Sabah Hussein, a baker, noted that many people had come away from encounters with guardsmen feeling abused.
"Of course I am against what happened," said Hussein, 51. "It is terrible. But sometimes I think they don't behave well with the people. A few days ago, they came and raided the nearby husseiniya," he said, referring to a Shiite mosque. "They were really impolite with the people. So maybe there are some people who lost their son, friend, brother or any relative because of them, so they ambushed and killed them.
"Or maybe there are some gangs who were paid to kill them for the sake of some other side which we don't know."
Another Baghdad resident said both sides in the encounter -- insurgents and guard recruits -- were probably interested only in a paycheck.

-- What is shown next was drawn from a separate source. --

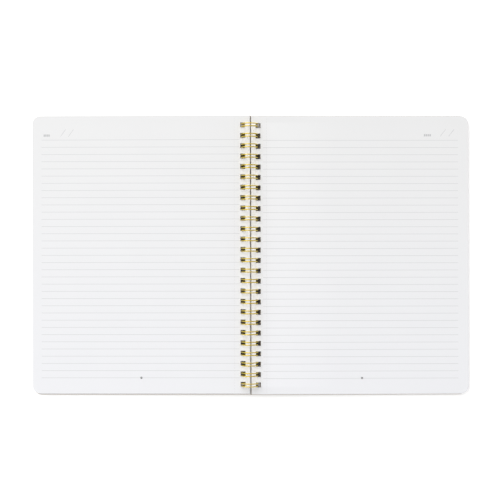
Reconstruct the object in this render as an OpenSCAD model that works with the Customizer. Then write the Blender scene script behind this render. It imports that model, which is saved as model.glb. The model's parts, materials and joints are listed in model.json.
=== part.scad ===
// An open notebook on a twin-loop wire: two page stacks and two covers that turn about one row of rings.
// Origin on the table under the middle of the rings, +X to the right, +Y to the head of the page, +Z up.

/* [Leaves] */
// Width of a leaf from its spine edge to its fore edge
leaf_w = 177.8; // [120:0.1:220]
// Height of a leaf from head to tail
leaf_h = 227.2; // [80:0.1:300]
// Radius of the two outer corners of a leaf
corner_r = 6.4; // [1:0.1:15]
// Thickness of the page stack on each side
stack_t = 3.2; // [1:0.1:4.5]
// Clear width between a leaf's spine edge and the middle of the binding
spine_gap = 0.5; // [0.4:0.1:1.4]
// Clear height between each open page and the plane through the axis of the rings
page_drop = 0.15; // [0.1:0.05:0.5]
// How far the left stack has slid on the wire towards the head
left_slip = 0.3; // [-0.3:0.05:0.3]
// How far the right stack has slid on the wire towards the head
right_slip = -0.3; // [-0.3:0.05:0.3]

/* [Covers] */
// Thickness of a cover board
cover_t = 1.2; // [0.6:0.1:2]
// How far a cover stands past the leaves at head, tail and fore edge
cover_lip = 0.7; // [0.4:0.1:3]
// Clear width between a cover's spine edge and the middle of the binding
cover_gap = 0.3; // [0.2:0.05:1]

/* [Punched holes] */
// Side of a square hole in the leaves and covers
hole_side = 4; // [3.9:0.1:4.4]
// Paper left between a leaf's spine edge and its holes
leaf_margin = 3.7; // [3:0.1:3.8]
// Board left between a cover's spine edge and its holes
cover_margin = 3.7; // [3:0.1:3.8]
// How far a loop of wire can slide each way along the spine in its holes
hole_play = 0.4; // [0.35:0.05:0.6]
// Least distance from the middle of the first hole to the head of the leaf, and so at the tail
hole_end = 6.5; // [4:0.1:15]

/* [Wire] */
// Distance from one loop to the next
pitch = 8.467; // [7.5:0.001:12]
// Diameter of the wire
wire_d = 0.9; // [0.6:0.05:1]
// Least clear distance between the inside of a loop and the margin of a cover
wire_play = 0.3; // [0.2:0.05:0.6]
// Bend radius of the wire where a leg turns into a heel
heel_bend = 1.2; // [0.8:0.1:1.3]
// Gap where the closed ring brings the tips up to the heels
closing_gap = 0.3; // [0.1:0.05:1]

/* [Hidden] */
$fn = 48;
// How far a cutter runs past the faces it cuts
cut_past = 1;
// Number of loops that the leaf's height has room for
loops = floor((leaf_h - 2 * hole_end) / pitch) + 1;
// Depth of a cover's underside below the axis of the rings
cover_low = page_drop + stack_t + cover_t;
// Radius of a loop's centreline, which just takes the covers' margins inside it
ring_r = norm([cover_gap + cover_margin + wire_play, cover_low]) + wire_d / 2;
// The rings stand on the table
axis_z = ring_r + wire_d / 2;
// Distance between the two legs of a loop, centre to centre
leg_gap = hole_side - 2 * hole_play - wire_d;
// Distance of a cover's fore edge from the middle of the binding
cover_reach = spine_gap + leaf_w + cover_lip;
// Slope at which a cover meets the table along its fore edge, with the rings under its spine edge
slope = atan2(cover_reach, cover_low) - acos(axis_z / norm([cover_reach, cover_low]));
// Board width from spine edge to fore edge
cover_w = cover_reach - cover_gap;
cover_h = leaf_h + 2 * cover_lip;
// Distance along the spine between the last leg of a loop and the first leg of the next
heel_span = pitch - leg_gap;
// How far a tip reaches past the lowest line of the rings, with the closing gap
tip_reach = leg_gap / 2 + wire_d / 2 + closing_gap;
// How far a heel reaches past the end of its legs
heel_reach = heel_bend + wire_d / 2;
// Angle before the lowest point at which the legs turn into the heels
heel_angle = asin(tip_reach / norm([ring_r, heel_reach])) + atan2(heel_reach, ring_r);
// Last part of a leg's arc that is drawn with its heel, and how far the rest of the leg laps over it
heel_arc = 10;
arc_lap = 5;
cover_colour = [0.72, 0.66, 0.58];
page_colour = [0.96, 0.96, 0.95];
wire_colour = [0.83, 0.72, 0.40];

// Places of the loops along the spine
function loop_y(i) = (i - (loops - 1) / 2) * pitch;

// Outline of a sheet that starts at x = 0 on the spine side and has two rounded outer corners
module sheet_outline(w, h, r) {
    translate([0, -h / 2])
        square([w - r, h]);
    translate([w - r, -h / 2 + r])
        square([r, h - 2 * r]);
    for (side = [-1, 1])
        translate([w - r, side * (h / 2 - r)])
            circle(r = r);
}

// Square cutters for the row of holes, margin away from the spine edge
module hole_row(margin, t) {
    for (i = [0 : loops - 1])
        translate([margin, loop_y(i) - hole_side / 2, -cut_past])
            cube([hole_side, hole_side, t + 2 * cut_past]);
}

// A punched sheet or stack: its spine edge at x = 0, its underside at z = 0, moved by slip along the spine
module punched(w, h, r, t, margin, slip) {
    translate([0, slip, 0])
        difference() {
            linear_extrude(height = t)
                sheet_outline(w, h, r);
            hole_row(margin, t);
        }
}

// Places a right-hand piece, drawn with the axis of the rings at z = 0, down the slope to the table
module on_right() {
    translate([0, 0, axis_z])
        rotate([0, slope, 0])
            children();
}

// The same for the left-hand side
module on_left() {
    mirror([1, 0, 0])
        on_right()
            children();
}

module page_stack(slip) {
    color(page_colour)
        translate([spine_gap, 0, -page_drop - stack_t])
            punched(leaf_w, leaf_h, corner_r, stack_t, leaf_margin, slip);
}

module cover_board() {
    color(cover_colour)
        translate([cover_gap, 0, -cover_low])
            punched(cover_w, cover_h, corner_r + cover_lip, cover_t, cover_margin, 0);
}

module front_cover() {
    on_left()
        cover_board();
}

module left_pages() {
    on_left()
        page_stack(left_slip);
}

module right_pages() {
    on_right()
        page_stack(right_slip);
}

module back_cover() {
    on_right()
        cover_board();
}

// Round wire bent through an angle about z, from the x axis
module bend(r, angle) {
    rotate_extrude(angle = angle)
        translate([r, 0])
            circle(d = wire_d);
}

// Wire along the ring, from its lowest point towards the right through an angle
module ring_arc(angle) {
    rotate([90, 0, 0])
        rotate([0, 0, -90])
            bend(ring_r, angle);
}

// One leg of a loop, from the lowest point up the right side, over the top and down the left side
module leg() {
    ring_arc(360 - heel_angle - heel_arc + arc_lap);
}

// The round nose that joins the two legs of a loop at the lowest point
module tip() {
    translate([0, 0, -ring_r])
        rotate([0, 0, 90])
            bend(leg_gap / 2, 180);
}

// The run along the spine that joins a loop to the next one, with the lower ends of the two legs it joins
module heel() {
    rotate([0, heel_angle, 0])
        for (y = [0, heel_span])
            translate([0, y, 0])
                mirror([1, 0, 0])
                    ring_arc(heel_arc);
    rotate([0, heel_angle, 0])
        translate([0, 0, -ring_r]) {
            translate([0, heel_bend, 0])
                rotate([0, 0, -90])
                    bend(heel_bend, 90);
            translate([heel_bend, heel_bend, 0])
                rotate([-90, 0, 0])
                    cylinder(d = wire_d, h = heel_span - 2 * heel_bend);
            translate([0, heel_span - heel_bend, 0])
                bend(heel_bend, 90);
        }
}

module wire() {
    color(wire_colour)
        translate([0, 0, axis_z])
            for (i = [0 : loops - 1])
                translate([0, loop_y(i), 0]) {
                    for (side = [-1, 1])
                        translate([0, side * leg_gap / 2, 0])
                            leg();
                    tip();
                    if (i < loops - 1)
                        translate([0, leg_gap / 2, 0])
                            heel();
                }
}

front_cover();
left_pages();
right_pages();
back_cover();
wire();
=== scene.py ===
# %% [markdown]
# # An open notebook on a twin-loop wire
# The notebook lies open near its middle. Five things make it up: two cloth-covered boards, two stacks of
# punched leaves and one length of gold-coloured wire that is bent into 26 double rings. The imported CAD
# model gives the frame in which they stand, so each piece below is worked out in millimetres from the same
# sizes and then put in its place.

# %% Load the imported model
import json
import math

import bpy
import numpy as np
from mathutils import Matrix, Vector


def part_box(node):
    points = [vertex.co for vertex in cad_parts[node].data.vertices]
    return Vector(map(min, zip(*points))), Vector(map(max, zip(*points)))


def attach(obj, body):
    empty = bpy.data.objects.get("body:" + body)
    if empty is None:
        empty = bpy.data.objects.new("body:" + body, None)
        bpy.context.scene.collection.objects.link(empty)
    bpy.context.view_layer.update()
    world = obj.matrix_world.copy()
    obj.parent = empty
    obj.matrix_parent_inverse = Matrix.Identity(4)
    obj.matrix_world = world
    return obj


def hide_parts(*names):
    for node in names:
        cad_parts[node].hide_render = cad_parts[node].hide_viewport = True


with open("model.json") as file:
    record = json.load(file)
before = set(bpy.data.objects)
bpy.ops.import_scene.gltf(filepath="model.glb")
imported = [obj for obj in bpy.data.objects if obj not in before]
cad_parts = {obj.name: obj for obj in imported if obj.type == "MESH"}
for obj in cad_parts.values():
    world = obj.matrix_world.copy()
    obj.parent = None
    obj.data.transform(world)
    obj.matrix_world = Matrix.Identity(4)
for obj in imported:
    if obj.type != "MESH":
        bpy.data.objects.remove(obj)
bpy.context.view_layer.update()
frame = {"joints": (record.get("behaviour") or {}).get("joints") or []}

MM = 0.001

# %% [markdown]
# The camera hangs nearly a metre straight above the spine and is turned by a tenth of a degree. Its long
# lens gives the slight spread of the rings towards head and tail. An orthographic camera would be simpler,
# but then every loop would look the same.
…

"There are no jobs, and that is why many young men joined these groups," said Ali Saber, 22, a student in the college of arts at Baghdad University. "Not for the sake of jihad or resistance, but to gain money. And the same is with the National Guardsmen. Most of them, if not all, joined the army for the sake of money."
That reality -- widely acknowledged across Iraq -- has apparently played a role in many attacks. A mortar attack on a National Guard base north of Baghdad last week occurred as 550 guardsmen had gathered in formation.
The deputy governor of Diyala province, Aqil Hamid Adili, said the insurgents clearly had help planning Saturday's mass execution.
"There was probably collusion among the soldiers or other groups," he told the satellite news channel al-Arabiya. "Otherwise, the gunmen would not have gotten the information about the soldiers' departure from their training camp and that they were unarmed."
The State Department said that Seitz, the slain diplomatic security special agent, was killed around 5 a.m. when indirect fire hit Camp Victory, the sprawling U.S. base beside the Baghdad International Airport.
"The Department of State and I mourn the loss of one of our own today in Baghdad," Secretary of State Colin L. Powell said during a tour of Asia. "Ed was a brave American, dedicated to his country and to a brighter future for the people of Iraq."